[Start]

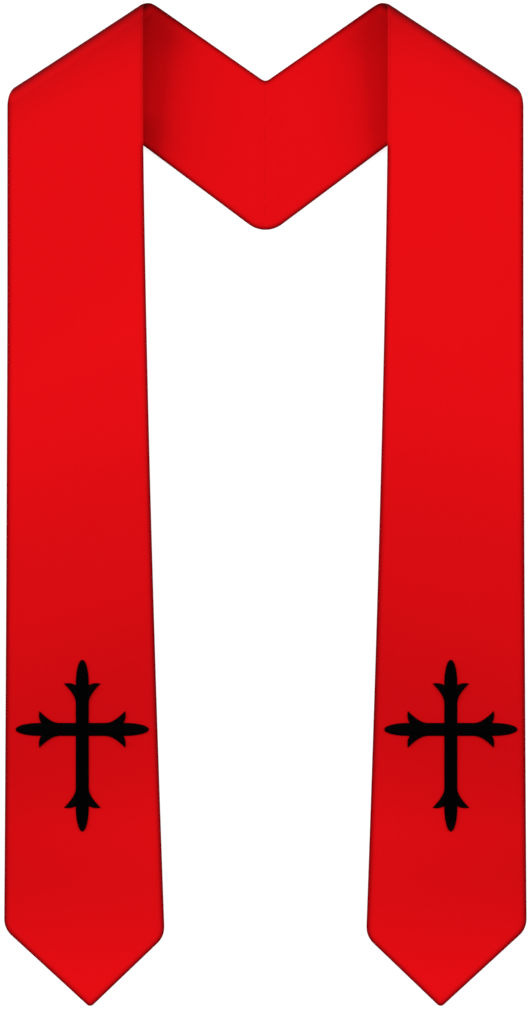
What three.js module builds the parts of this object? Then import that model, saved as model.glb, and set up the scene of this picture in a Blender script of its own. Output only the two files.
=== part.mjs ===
// Choir stole: two mirrored bands of self-lined satin, seamed together at the centre back, laid
// out flat with both fronts folded forward over the shoulders and a black cross on each front.
//
// Millimetres. +Z is up, away from the surface that the stole lies on, +Y runs from the points to
// the neck, and +X is to the right as the stole is seen from above. The origin is under the middle.
//
// One half is worked out for x > 0 and mirrored for the other. A point of its cloth has the
// coordinates (a, s) of the flat cut: a runs along the shoulder fold, s is the distance from the
// crest of that fold, positive on the front and negative on the back.
import * as THREE from "three";

const RAD = Math.PI / 180;

// Cloth
const layer = 1.0; // one layer: satin with its fused interfacing
const gap = 0.3; // between pieces that are sewn or laid together
const thickness = 2 * layer + gap; // the face and the lining

// Front band, seen from above. Heights are measured from the point.
const shoulderHalf = 199.4; // centre line to the outer edge, at the shoulder
const neckHalf = 94.6; // centre line to the inner edge, at the shoulder
const outerFlare = 2.9; // how far the outer edge runs out by the foot
const innerFlare = 16.3; // how far the inner edge runs in by the foot
const flareTop = 700; // where the flare starts
const flareFoot = 64; // where it ends
const flarePower = 1.43; // above 1, the flare gathers pace towards the foot

// Point at the foot of each front
const pointX = 135.7; // centre line to the point
const outerCornerY = 61.2;
const innerCornerY = 55.0;
const cornerRadius = 17;
const pointRadius = 3.5;

// Shoulder fold, a soft open loop
const foldSlope = 33.2 * RAD; // falls outwards
const foldReach = 702.4; // from the point's level to the crest, square to the fold
const loopRadius = 9; // to the middle of the cloth
const descent = 190; // how far the front takes to come down from the loop
const cornerInset = 1.8; // rounds off the outer corner, where the outer edge runs over the crest

// V of the back. Both edges rise outwards from the centre seam.
const neckY = 716.9; // neck edge at the centre line, before its corner is rounded
const neckSlope = 34.95 * RAD;
const neckRadius = 5;
const tailY = 597.1; // lower edge at the centre line, before its corner is rounded
const tailSlope = 36.78 * RAD;
const tailRadius = 21.5;
const bendRadius = 30; // where the lower edge bends to meet the shoulder, under the front

// Low swells in the laid fronts: height of the crest, and how much the crest slants
const swells = [
  { y: 430, reach: 140, height: 2.4, slant: 0.12 },
  { y: 72, reach: 55, height: 1.3, slant: -0.1 },
];

// Cross
const cross = {
  x: 142.7, // centre line to the middle of the front at that height
  shift: 0.9, // both crosses sit this far to the right of that
  y: 215.5,
  up: 53.9,
  down: 79.0,
  side: 51.6,
  barHalf: 5.1,
  lobe: 18.6, // length of the pointed oval at each end
  barbBack: 18.4, // arm's end to the tip of the barb
  barbReach: 14.2, // middle of the arm to the tip of the barb
  rootBack: 33.0, // arm's end to where the barb leaves the bar
  rootControl: 27.5, // arm's end to the point that both of the barb's tangents meet in
  hookBack: 17.2, // the same for the barb's outer edge
  hookReach: 8.9,
  lobeBack: 19.6, // arm's end to the notch between barb and oval
  height: 1.0,
};

// Mesh density
const acrossShares = [0, 0.012, 0.044, 0.2, 0.4365, 0.463, 0.4895, 0.7, 0.956, 0.988, 1];
const backColumns = [0.15, 3, 6, 9.5, 13, 40, 66];
const rowsUnderFront = 5;
const rowsInLoop = 10;
const rowsComingDown = 11;
const rowsLevel = 11;
const rowsToPoint = 4;
const levelY = 560; // the sections have turned level here
const pointStartY = 96; // and start to take the point's shape here
const curvePoints = 5; // on each curve of the cross

const along = new THREE.Vector2(Math.cos(foldSlope), -Math.sin(foldSlope));
const away = new THREE.Vector2(Math.sin(foldSlope), Math.cos(foldSlope));
const loopAxis = foldReach - loopRadius - thickness / 2; // where the loop's axis lies, along away
const wrap = (Math.PI / 2) * loopRadius; // cloth from the crest to either end of the loop

// A corner (x, y) between two straight edges, rounded. The angles are those of the edges as x
// grows, or as the path goes on where an edge is upright.
function roundedCorner(x, y, angleIn, angleOut, radius) {
  const turn = Math.sign(angleOut - angleIn);
  const reach = radius * Math.tan(Math.abs(angleOut - angleIn) / 2);
  const from = { x: x - reach * Math.cos(angleIn), y: y - reach * Math.sin(angleIn) };
  const to = { x: x + reach * Math.cos(angleOut), y: y + reach * Math.sin(angleOut) };
  const centre = {
    x: from.x - turn * radius * Math.sin(angleIn),
    y: from.y + turn * radius * Math.cos(angleIn),
  };
  const heightAt = (at) => {
    const fromCentre = Math.min(radius, Math.abs(at - centre.x));
    return centre.y - turn * Math.sqrt(radius * radius - fromCentre * fromCentre);
  };
  return { from, to, heightAt };
}

const flare = (y) =>
  Math.min(1, Math.max(0, (flareTop - y) / (flareTop - flareFoot))) ** flarePower;
const innerEdge = (y) => neckHalf - innerFlare * flare(y);
const outerEdge = (y) => shoulderHalf + outerFlare * flare(y);

// The point's outline, as a height over x
const innerFoot = innerEdge(0);
const outerFoot = outerEdge(0);
const innerSlope = -Math.atan2(innerCornerY, pointX - innerFoot);
const outerSlope = Math.atan2(outerCornerY, outerFoot - pointX);
const innerCorner = roundedCorner(innerFoot, innerCornerY, -Math.PI / 2, innerSlope, cornerRadius);
const outerCorner = roundedCorner(outerFoot, outerCornerY, outerSlope, Math.PI / 2, cornerRadius);
const point = roundedCorner(pointX, 0, innerSlope, outerSlope, pointRadius);

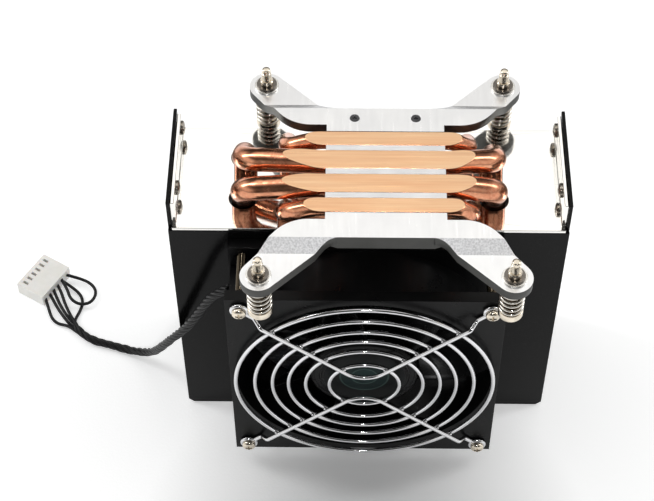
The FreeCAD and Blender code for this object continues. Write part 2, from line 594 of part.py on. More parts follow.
tube_bore = fan_rod("fan_tube_bore", "0", "bearing_outer + press_gap", "fan_deep - tube_floor")
cut("fan_frame", fuse("fan_frame_blank", [ring_frame, hub_seat, tube]), [tube_bore])

# ---------------------------------------------------------------- rotor
hub = cut("hub_cup", fan_rod("hub_outside", "hub_inset", "hub_radius", "hub_deep"),
          [fan_rod("hub_inside", "hub_inset + hub_floor", "hub_radius - hub_wall", "hub_deep")])
doc.recompute()
blade_root = size("hub_radius") - size("blade_root")
blade_reach = size("duct_bore") - size("blade_gap")
blade_tip = math.sqrt(blade_reach ** 2 - (size("blade_chord") / 2) ** 2)


def blade_section(radius, pitch, camber):
    """A thin curved blade section, flat and square to local X at the given radius."""
    chord, thick = size("blade_chord"), size("blade_thick")
    turn = math.radians(pitch)
    rows = []
    for sign, order in ((1, (-1, -0.5, 0, 0.5, 1)), (-1, (1, 0.5, 0, -0.5, -1))):
        for share in order:
            along = share * chord / 2
            off = camber * (1 - share ** 2) + sign * thick / 2
            around = along * math.cos(turn) - off * math.sin(turn)
            axial = along * math.sin(turn) + off * math.cos(turn)
            rows.append(Vector(radius, axial, around))
    return Part.makePolygon(rows + [rows[0]])


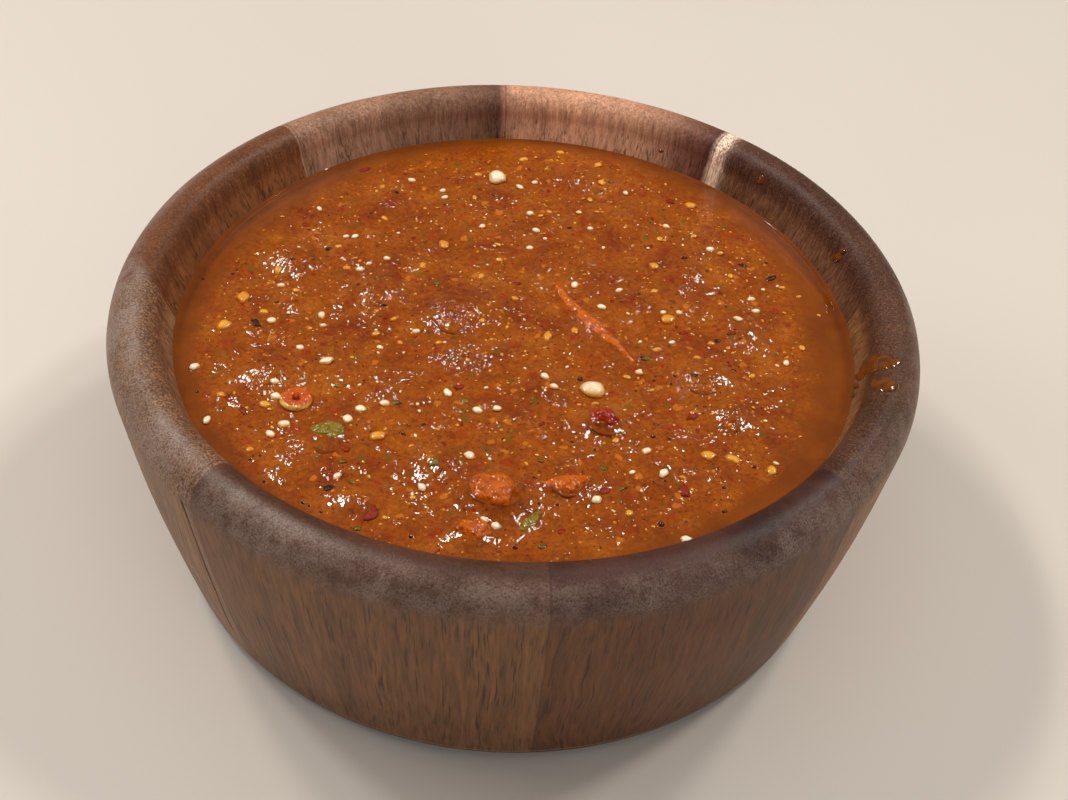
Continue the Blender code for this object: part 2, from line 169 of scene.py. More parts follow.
# Smaller ones by their places in the photograph: x, y, length in pixels
PALE = (
    (325, 170, 8), (346, 237, 7), (355, 237, 8), (387, 259, 8), (369, 264, 7), (360, 270, 9),
    (281, 286, 9), (272, 321, 10), (323, 326, 8), (397, 318, 7), (380, 348, 8), (300, 348, 9),
    (412, 181, 9), (535, 183, 7), (445, 198, 8), (530, 214, 8), (536, 231, 9), (579, 213, 7),
    (590, 229, 7), (545, 239, 5), (416, 332, 9), (619, 291, 9), (666, 227, 8), (710, 250, 9),
    (751, 300, 9), (663, 313, 7), (679, 313, 7), (672, 343, 8), (763, 290, 5), (276, 397, 12),
    (275, 382, 10), (284, 425, 13), (290, 421, 5), (270, 435, 10), (385, 404, 11), (497, 409, 10),
    (554, 387, 10), (596, 500, 12), (484, 524, 9), (496, 528, 11), (486, 388, 5), (639, 373, 9),
    (777, 366, 5), (632, 473, 8), (776, 464, 7),
)
ORANGE = (
    (294, 295, 10), (376, 334, 10), (478, 175, 9), (541, 216, 7), (553, 214, 6), (597, 212, 6),
    (498, 245, 8), (499, 260, 8), (264, 312, 10), (602, 183, 9), (560, 153, 9), (524, 160, 10),
    (782, 288, 8), (657, 350, 10), (711, 344, 9), (799, 297, 7), (221, 395, 11), (250, 450, 10),
    (335, 472, 9), (385, 518, 7), (579, 405, 6), (595, 404, 9), (411, 446, 7), (550, 374, 11),
    (413, 498, 8), (683, 478, 9), (697, 358, 9),
)
CHAR = (
    (383, 305, 6), (328, 249, 7), (233, 274, 5), (292, 259, 5), (376, 251, 5), (309, 230, 4),
    (396, 192, 6), (371, 213, 4), (203, 279, 4), (277, 302, 4), (569, 228, 6), (494, 195, 4),
    (492, 210, 4), (444, 205, 4), (416, 319, 4), (573, 321, 5), (582, 342, 4), (684, 258, 7),
    (741, 266, 9), (771, 279, 11), (639, 294, 5), (707, 271, 4), (672, 308, 4), (717, 341, 7),
    (766, 263, 4), (197, 392, 4), (389, 418, 6), (328, 488, 12), (313, 484, 4), (562, 397, 4),
    (423, 425, 6), (503, 439, 4), (535, 478, 5), (572, 442, 5), (734, 371, 7), (694, 376, 9),
    (754, 467, 6), (724, 488, 5), (724, 512, 6), (686, 522, 4), (636, 391, 4),
)
GREEN = (
    (378, 279, 8), (372, 325, 5), (344, 241, 5), (437, 284, 9), (611, 182, 6), (561, 222, 5),
    (338, 386, 8), (327, 399, 6), (396, 403, 9), (371, 479, 6), (353, 482, 9), (342, 462, 9),
    (358, 529, 9), (464, 401, 11), (435, 463, 12), (520, 423, 7), (500, 426, 6), (541, 461, 7),
    (603, 469, 10), (621, 489, 8), (620, 502, 8), (542, 547, 10), (624, 433, 8), (647, 359, 10),
    (692, 430, 5), (667, 407, 6), (777, 354, 6), (736, 425, 6), (633, 520, 5),
)
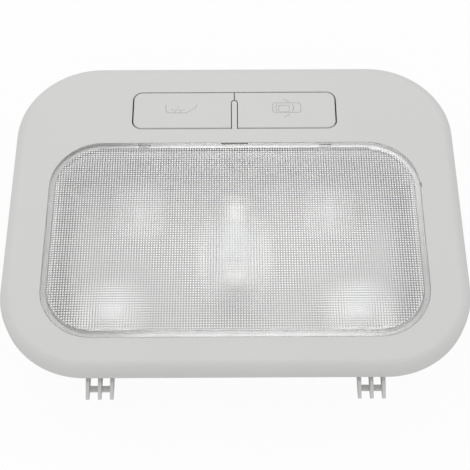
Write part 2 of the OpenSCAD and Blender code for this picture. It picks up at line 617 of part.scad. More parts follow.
// Bright steel trough between the bulb and the reflector's floor
module heat_shield() color(steel) along_bulb() {
    difference() {
        along_x(shield_l) intersection() {
            difference() {
                translate([0, -reflector_depth + shield_r + shield_t]) circle(shield_r + shield_t);
                translate([0, -reflector_depth + shield_r + shield_t]) circle(shield_r);
            }
            translate([-shield_w/2, -reflector_depth - 1]) square([shield_w, shield_r]);
        }
        for (s = [-1, 1]) translate([s*(shield_l/2 - 4), 0, -reflector_depth - 1]) cylinder(r = 1.2, h = 4);
    }
    for (s = [-1, 1]) translate([s*(shield_l/2 - 4), 0, -reflector_depth]) cylinder(r = 1.15, h = shield_t + 0.6);
}

module at_bulb() along_bulb() translate([0, 0, bulb_z]) children();

module bulb_glass() color([0.95, 0.97, 1, 0.4]) at_bulb() rotate([0, 90, 0]) rotate_extrude() difference() {
    union() {
        translate([0, -cap_x + bulb_shoulder_r]) square([bulb_r, 2*cap_x - 2*bulb_shoulder_r]);
        translate([0, -cap_x - 3]) square([cap_r - 0.5, 2*cap_x + 6]);
        for (s = [-1, 1]) intersection() {
            translate([bulb_r - bulb_shoulder_r, s*(cap_x - bulb_shoulder_r)]) circle(bulb_shoulder_r);
            translate([0, s*(cap_x - bulb_shoulder_r/2) - bulb_shoulder_r/2]) square([bulb_r, bulb_shoulder_r]);
        }
    }
    translate([-1, -cap_x + 2]) square([bulb_r - bulb_wall + 1, 2*cap_x - 4]);
}

module cap_form() rotate([0, 90, 0]) rotate_extrude() difference() {
    polygon([[0, cap_x], [cap_r, cap_x], [cap_r, cap_x + cap_l], [cap_tip_r, cap_x + cap_l + cap_cone_l], [0, cap_x + cap_l + cap_cone_l]]);
    translate([0, cap_x - 1]) square([cap_r - 0.45, 4.05]);
}

module bulb_cap_lower() color(steel) at_bulb() mirror([1, 0, 0]) cap_form();
module bulb_cap_upper() color(steel) at_bulb() cap_form();

module bulb_filament() color(steel) at_bulb() {
    near = filament_l/2 - 0.4;
    translate([-filament_l/2, 0, 0]) rotate([0, 90, 0]) coil(0.7, 0.2, 12, filament_l, 8, 6);
    for (s = [-1, 1]) translate([0, 0, -0.97]) rod_x(s < 0 ? -cap_x + 2.05 : near, s < 0 ? -near : cap_x - 2.05, 0.15);
}

module contact_form() translate([contact_x, 0, 0]) difference() {
    union() {
        translate([-contact_t/2, -contact_w/2, floor_z + bus_t]) cube([contact_t, contact_w, bulb_z - floor_z - bus_t]);
        translate([0, 0, bulb_z]) rod_x(-contact_t/2, contact_t/2, contact_w/2);
        translate([-contact_t/2, -contact_w/2, floor_z + bus_t]) cube([contact_foot, contact_w, contact_t]);
    }
    translate([0, 0, bulb_z]) rod_x(-2, 2, cone_r + 0.05);
}

module bulb_contact_upper() color(steel) along_bulb() contact_form();
module bulb_contact_lower() color(steel) along_bulb() mirror([1, 0, 0]) contact_form();

module case_form() at_lens() translate([-switch_x, plunger_y, 0]) difference() {
    translate([-case_w/2, -case_l/2, bay_floor_z]) cube([case_w, case_l, case_top_z - bay_floor_z]);
    translate([0, 0, bore_z0]) cylinder(r = plunger_r + plunger_fit, h = case_top_z - bore_z0 + 1);
}

module left_switch_case() color([0.2, 0.2, 0.22]) case_form();
module right_switch_case() color([0.2, 0.2, 0.22]) mirror([1, 0, 0]) case_form();

module plunger_form() at_lens() translate([-switch_x, plunger_y, plunger_z0]) cylinder(r = plunger_r, h = plunger_l);
module left_plunger() color([0.75, 0.2, 0.15]) plunger_form();
module right_plunger() color([0.75, 0.2, 0.15]) mirror([1, 0, 0]) plunger_form();

module spring_form() at_lens() translate([-switch_x, plunger_y, bore_z0]) coil(plunger_r - spring_wire/2 - 0.1, spring_wire, spring_turns, plunger_z0 - bore_z0, 12, 6);
module left_plunger_spring() color(steel) spring_form();
module right_plunger_spring() color(steel) mirror([1, 0, 0]) spring_form();

// Strip that follows a stepped path in side view
module strip(x, w) translate([x, 0, 0]) along_x(w) children();

module pin(i) translate([i*pin_pitch - pin_w/2, socket_y - bus_t/2, -bay_depth - pin_l]) cube([pin_w, bus_t, pin_l + housing_t + bus_t]);

// Side view of a strip that runs along the tray's floor from y0, steps over the rolled edge and climbs its wall to z1
module climb(y0, z1) {
    step_y = wall_y - housing_roll_r + housing_t - 0.2;
    step_z = floor_z + 3.4;
    translate([y0, floor_z]) square([step_y - y0, bus_t]);
    translate([step_y - bus_t, floor_z]) square([bus_t, step_z + bus_t - floor_z]);
    translate([step_y - bus_t, step_z]) square([wall_y - 0.4 - step_y + bus_t, bus_t]);
    translate([wall_y - 0.4 - bus_t, step_z]) square([bus_t, z1 + bus_t - step_z]);
}

// Crossbar on the tray's floor that a contact's foot is welded to
module under_foot(y0, x0, x1) translate([x0, y0, floor_z]) cube([x1 - x0, contact_foot, bus_t]);

module busbar_supply() color(brass) at_lens() {
    z1 = bay_floor_z + 0.3;
    y1 = bay_y0 + housing_t + 0.2;
    under_foot(lower_foot_y, -busbar_x - bus_w/2, contact_w/2);
    strip(-busbar_x, bus_w) {
        climb(lower_foot_y, z1);
        translate([wall_y - 0.4 - bus_t, z1]) square([y1 + bus_w - wall_y + 0.4 + bus_t, bus_t]);
    }
    translate([-busbar_x, y1, z1]) cube([busbar_x - pin_pitch, bus_w, bus_t]);
    translate([-pin_pitch - pin_w/2, y1, z1]) cube([pin_w, socket_y + bus_t/2 - y1, bus_t]);
    pin(-1);
}

module busbar_common() color(brass) at_lens() {
    under_foot(upper_foot_y, -contact_w/2, busbar_x + bus_w/2);
    strip(busbar_x, bus_w) {
        climb(upper_foot_y, common_z);
        translate([wall_y - 0.4 - bus_t, common_z]) square([case_y0 - wall_y + 0.4 + bus_t, bus_t]);
    }
    translate([-switch_x - 3, case_y0 - bus_t, common_z - 1.5]) cube([2*switch_x + 6, bus_t, bus_t + 1.5]);
}

// From the far side of one switch case down to the bay floor and across to its pin
module switch_return(sx, i) {
    translate([sx*switch_x - 2, case_y1, bay_floor_z]) cube([4, bus_t, 6]);
    translate([min(sx*switch_x, i*pin_pitch) - (sx < 0 ? 2 : pin_w/2), case_y1, bay_floor_z]) cube([abs(sx*switch_x - i*pin_pitch) + 2 + pin_w/2, 2, bus_t]);
    translate([i*pin_pitch - pin_w/2, socket_y - bus_t/2, bay_floor_z]) cube([pin_w, case_y1 + 2 - socket_y + bus_t/2, bus_t]);
    pin(i);
}

module busbar_ground() color(brass) at_lens() switch_return(-1, 0);
module busbar_door() color(brass) at_lens() switch_return(1, 1);

module screw_form(l) {
    cylinder(r = screw_head_r, h = screw_head_h);
    translate([0, 0, -l]) cylinder(r = screw_r, h = l + e);
}

module housing_screws() color(steel) at_lens() for (p = ears_at)
    translate([p[0], p[1], flange_z - flange_t]) mirror([0, 0, 1]) screw_form(flange_t + plate_z - boss_z - 0.8);

module lamp_screws() color(steel) at_lens() for (p = lamp_screws_at)
    translate([p[0], p[1], -reflector_depth + lamp_boss_h]) screw_form(lamp_boss_h - reflector_depth - floor_z - 0.6);

// Spring-steel clip that straddles its post and bulges outward to grip the roof panel
module roof_clip(s) {
    y1 = bezel_l/2 - post_inset;
    y0 = y1 - post_t;
    translate([s*clip_x, 0, 0]) along_x(clip_w) {
        polygon([[y0 - clip_t, 1.5], [y0 - 0.02, 1.5], [y0 - 0.02, -clip_depth + 2.98], [y1 + 0.02, -clip_depth + 2.98], [y1 + clip_bulge, -clip_depth/2], [y1 + 0.6, -0.8], [y1 + 1.2, -0.5], [y1 + 0.6 + clip_bulge, -clip_depth/2], [y1 + 0.6, -clip_depth + 2.98 - clip_t], [y0 - clip_t, -clip_depth + 2.98 - clip_t]]);
    }
}

module roof_clip_left() color(steel) roof_clip(-1);
module roof_clip_right() color(steel) roof_clip(1);

bezel();
lens();
rear_housing();
foam_pads();
reflector();
heat_shield();
bulb_glass();
bulb_cap_lower();
bulb_cap_upper();
bulb_filament();
bulb_contact_lower();
bulb_contact_upper();
left_button();
right_button();
left_switch_case();
right_switch_case();
left_plunger();
right_plunger();
left_plunger_spring();
right_plunger_spring();
busbar_supply();
busbar_common();
busbar_ground();
busbar_door();
housing_screws();
lamp_screws();
roof_clip_left();
roof_clip_right();
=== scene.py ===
# %% [markdown]
# A roof lamp for a car, dressed in Blender.
# The lamp's solids come from the CAD frame and are never moved or reshaped.
# This script gives them their real finishes and makes the few pieces whose looks need more than a plain solid:
# the prismatic lens, the screws, the plunger springs and the signs on the two buttons.

# %% Load the lamp's frame
import json
import math

import bmesh
import bpy
from mathutils import Matrix, Vector


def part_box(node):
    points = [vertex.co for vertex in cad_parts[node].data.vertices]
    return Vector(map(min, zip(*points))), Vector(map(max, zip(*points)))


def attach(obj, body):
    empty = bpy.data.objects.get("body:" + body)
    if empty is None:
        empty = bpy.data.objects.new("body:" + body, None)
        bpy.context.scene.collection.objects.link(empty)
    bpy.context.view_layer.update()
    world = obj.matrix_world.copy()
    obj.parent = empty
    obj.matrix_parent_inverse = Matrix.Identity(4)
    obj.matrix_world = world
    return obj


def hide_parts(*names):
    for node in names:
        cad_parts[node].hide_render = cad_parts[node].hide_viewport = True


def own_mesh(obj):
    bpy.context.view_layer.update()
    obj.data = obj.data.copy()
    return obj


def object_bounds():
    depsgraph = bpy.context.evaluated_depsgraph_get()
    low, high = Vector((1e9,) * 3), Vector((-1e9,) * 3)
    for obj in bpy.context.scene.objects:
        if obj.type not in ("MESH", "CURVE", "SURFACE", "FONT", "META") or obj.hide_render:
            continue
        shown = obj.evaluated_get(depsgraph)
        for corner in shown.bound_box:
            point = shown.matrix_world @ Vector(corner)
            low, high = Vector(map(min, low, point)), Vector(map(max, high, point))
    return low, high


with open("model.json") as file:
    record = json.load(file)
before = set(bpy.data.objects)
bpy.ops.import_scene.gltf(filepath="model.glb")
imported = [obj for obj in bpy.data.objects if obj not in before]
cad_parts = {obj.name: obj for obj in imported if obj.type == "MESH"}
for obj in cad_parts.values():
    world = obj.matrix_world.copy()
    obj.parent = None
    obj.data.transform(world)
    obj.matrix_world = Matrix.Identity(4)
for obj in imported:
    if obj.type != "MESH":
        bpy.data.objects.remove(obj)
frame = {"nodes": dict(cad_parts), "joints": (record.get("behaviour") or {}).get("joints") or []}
cad_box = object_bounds()
nodes = frame["nodes"]
MM = 0.001
print("nodes:", len(nodes), "box in mm:", [[round(v / MM, 1) for v in corner] for corner in cad_box])

# %% [markdown]
# The photograph is a close product shot. The camera stands above the hook tabs and leans over the lamp, so
# the edge with the hook tabs looks wider than the one with the buttons, though both are equally wide.
# The camera is therefore placed by the perspective of the lens's square prisms, which fixes its height,
# distance and focal length together. It looks at the middle of the lens.

# %% Camera
ELEVATION = math.radians(60.9)
DISTANCE = 0.4158
ROLL = math.radians(-0.27)
SENSOR_WIDTH = 36
FOCAL_LENGTH = 83.83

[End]

» WORK INSTRUCTIONS:
The line containing "module roof_clip_left() color(steel)" opens the part, and the line containing "depsgraph = bpy.context.evaluated_depsgraph_get()" closes it. Output that part exactly, with both, and only that.

» TASK OUTPUT:
module roof_clip_left() color(steel) roof_clip(-1);
module roof_clip_right() color(steel) roof_clip(1);

bezel();
lens();
rear_housing();
foam_pads();
reflector();
heat_shield();
bulb_glass();
bulb_cap_lower();
bulb_cap_upper();
bulb_filament();
bulb_contact_lower();
bulb_contact_upper();
left_button();
right_button();
left_switch_case();
right_switch_case();
left_plunger();
right_plunger();
left_plunger_spring();
right_plunger_spring();
busbar_supply();
busbar_common();
busbar_ground();
busbar_door();
housing_screws();
lamp_screws();
roof_clip_left();
roof_clip_right();
=== scene.py ===
# %% [markdown]
# A roof lamp for a car, dressed in Blender.
# The lamp's solids come from the CAD frame and are never moved or reshaped.
# This script gives them their real finishes and makes the few pieces whose looks need more than a plain solid:
# the prismatic lens, the screws, the plunger springs and the signs on the two buttons.

# %% Load the lamp's frame
import json
import math

import bmesh
import bpy
from mathutils import Matrix, Vector


def part_box(node):
    points = [vertex.co for vertex in cad_parts[node].data.vertices]
    return Vector(map(min, zip(*points))), Vector(map(max, zip(*points)))


def attach(obj, body):
    empty = bpy.data.objects.get("body:" + body)
    if empty is None:
        empty = bpy.data.objects.new("body:" + body, None)
        bpy.context.scene.collection.objects.link(empty)
    bpy.context.view_layer.update()
    world = obj.matrix_world.copy()
    obj.parent = empty
    obj.matrix_parent_inverse = Matrix.Identity(4)
    obj.matrix_world = world
    return obj


def hide_parts(*names):
    for node in names:
        cad_parts[node].hide_render = cad_parts[node].hide_viewport = True


def own_mesh(obj):
    bpy.context.view_layer.update()
    obj.data = obj.data.copy()
    return obj


def object_bounds():
    depsgraph = bpy.context.evaluated_depsgraph_get()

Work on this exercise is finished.